Eastenders Come on Down
Lucien Mettommo struggles through an evening of turgid dross
Okay so the world cup is over, or might as well be. Television scheduling has returned to normality, and it’s hard to say whether this is a good thing considering the tripe served up to the public on Thursday night. I began the evening by enduring an episode of Eastenders (7.30, BBC1). I know it’s the summer doldrums and the big winter storylines are but a cataract glint in the writers’ eyes, but this was actually painful to watch.
Sonia reluctantly signed her divorce papers. Isn’t it about time we put the Sonia story to bed? It’s a sick joke by the writers to have the love-life of this homely looking lass relentlessly visited again and again. Perhaps we could change the premise of this series altogether and make it into some sort of gameshow.
I personally enjoyed playing spot the Winston (three times by the way) in between weak dialogue that makes Big Brother contestants look like Noel Coward. Another game could be “spot the improbable scenario” in which a character’s moral decision is determined by overhearing a random conversation in the Queen Vic.

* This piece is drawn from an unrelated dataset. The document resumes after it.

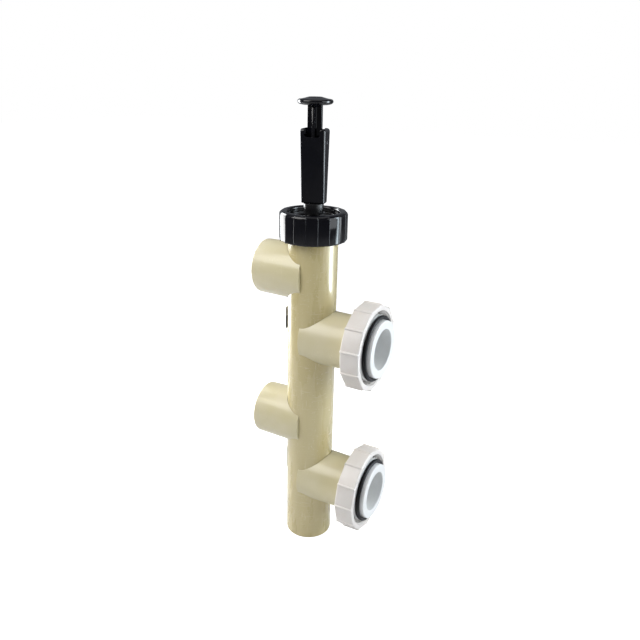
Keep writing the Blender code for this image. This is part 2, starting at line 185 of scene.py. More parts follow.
# %% Draw a line of points in edit mode
def draw(name, points):
    """Starts from a tiny plane merged to one vertex, and extrudes it from point to point."""
    clear_selection()
    bpy.ops.mesh.primitive_plane_add(size=0.001, location=(0, 0, 0))
    piece = bpy.context.object
    piece.name = name
    bpy.ops.object.mode_set(mode="EDIT")
    bpy.ops.mesh.select_mode(type="VERT")
    bpy.ops.mesh.select_all(action="SELECT")
    bpy.ops.mesh.merge(type="CENTER")
    bpy.ops.transform.translate(value=points[0])
    for start, end in zip(points, points[1:]):
        bpy.ops.mesh.extrude_region_move(TRANSFORM_OT_translate={"value": end - start})
    return piece


def tidy_mesh():
    """Merges doubles, closes open ends and turns every face outward."""
    bpy.ops.mesh.select_all(action="SELECT")
    bpy.ops.mesh.remove_doubles(threshold=1e-6)
    bpy.ops.mesh.fill_holes(sides=0)
    bpy.ops.mesh.normals_make_consistent(inside=False)
    bpy.ops.object.mode_set(mode="OBJECT")


# %% Spin an outline round a line
def turned(name, outline, line, sides=96, sweep=tau, steps=4):
    """A lathe-turned piece; an outline that stays off the axis is closed."""
    point, along, outward = line
    closed = min(spot[0] for spot in outline) > 0.0
    curve = rounded(outline, closed, steps)
    points = [point + outward * radius + along * height for radius, height in curve]
    if closed:
        points.append(points[0])
    piece = draw(name, points)
    bpy.ops.mesh.select_all(action="SELECT")
    bpy.ops.mesh.spin(steps=sides, angle=-sweep, center=point, axis=along)
    tidy_mesh()
    return piece


def ring_outline(major, minor, height, sides=14):
    """The round section of a seal."""
    return [(major + minor * cos(tau * step / sides), height + minor * sin(tau * step / sides))
            for step in range(sides)]


# %% [markdown]
# ## Cutting and copying
# A Boolean takes one shape out of another, like a drill or a mill.  The exact
# solver is slower than the fast one, but it copes with faces that just touch.
# The tool is thrown away once the modifier is applied.


# %% Cut with a tool
def drill(radius, start, end, line, sides):
    """A round tool on a line, from one place along it to another."""
    return turned("drill", [(0, start), (radius, start), (radius, end), (0, end)], line, sides)


def block(centre, size, turn=0.0):
    """A box by its centre and size, turned about the upright."""
    clear_selection()
    bpy.ops.mesh.primitive_cube_add(size=1.0, location=centre, rotation=(0, 0, turn))
    made = bpy.context.object
    made.scale = size
    bpy.ops.object.transform_apply(location=True, rotation=True, scale=True)
    return made


def carve(piece, *tools):
    """Takes the tools' shapes out of the piece and removes the tools."""
    for tool in tools:
        pick(piece)
        bpy.ops.object.modifier_add(type="BOOLEAN")
        boolean = piece.modifiers[-1]
        boolean.operation = "DIFFERENCE"
        boolean.solver = "EXACT"
        boolean.object = tool
        bpy.ops.object.modifier_apply(modifier=boolean.name)
        bpy.data.objects.remove(tool)
    return piece


def soften(piece, width, segments=2, angle=40):
    """Rounds every edge sharper than an angle."""
    pick(piece)
    bpy.ops.object.modifier_add(type="BEVEL")
    bevel = piece.modifiers[-1]
    bevel.width = width
    bevel.segments = segments
    bevel.limit_method = "ANGLE"
    bevel.angle_limit = radians(angle)
    bevel.use_clamp_overlap = True
    bpy.ops.object.modifier_apply(modifier=bevel.name)
    return piece


def copied(piece, name, shift=(0, 0, 0), turn=0.0, line=None):
    """A copy with its own mesh, moved and turned round a line."""
    twin = piece.copy()
    twin.data = piece.data.copy()
    twin.name = name
    bpy.context.scene.collection.objects.link(twin)
    if turn:
        point, along, _ = line
        there = Matrix.Translation(point)
        twin.data.transform(there @ Matrix.Rotation(turn, 4, along) @ there.inverted())
    twin.data.transform(Matrix.Translation(shift))
    return twin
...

After Eastenders, I didn’t believe by fragile soul could withstand an episode of Holby City or the Bill. So to lift my spirits I decided to watch my taped version of the second round World Cup match between the Ukraine and Switzerland.
An hour later I returned to the television schedule and decided that since my mind was already in meltdown, I would watch Big Brother (9pm, Channel 4). The episode revolved around the eviction decision made by Aisleyne and the subsequent 40 minutes of tears which followed. They are a cretinous bunch but I believe I have a new favourite. I always liked Pete largely because he says ‘wanker’. But now, with the arrival of Spiral, a north-side Dubliner, I’ve changed my mind. He’s clearly a recovering heroin addict and watching him slowly fall to pieces will be great telly.
To round off a proper bastard Thursday TV I settled down to an episode of 2 Pints of Lager and a Packet of Crisps (UK Gold, 10.50pm). Enough said.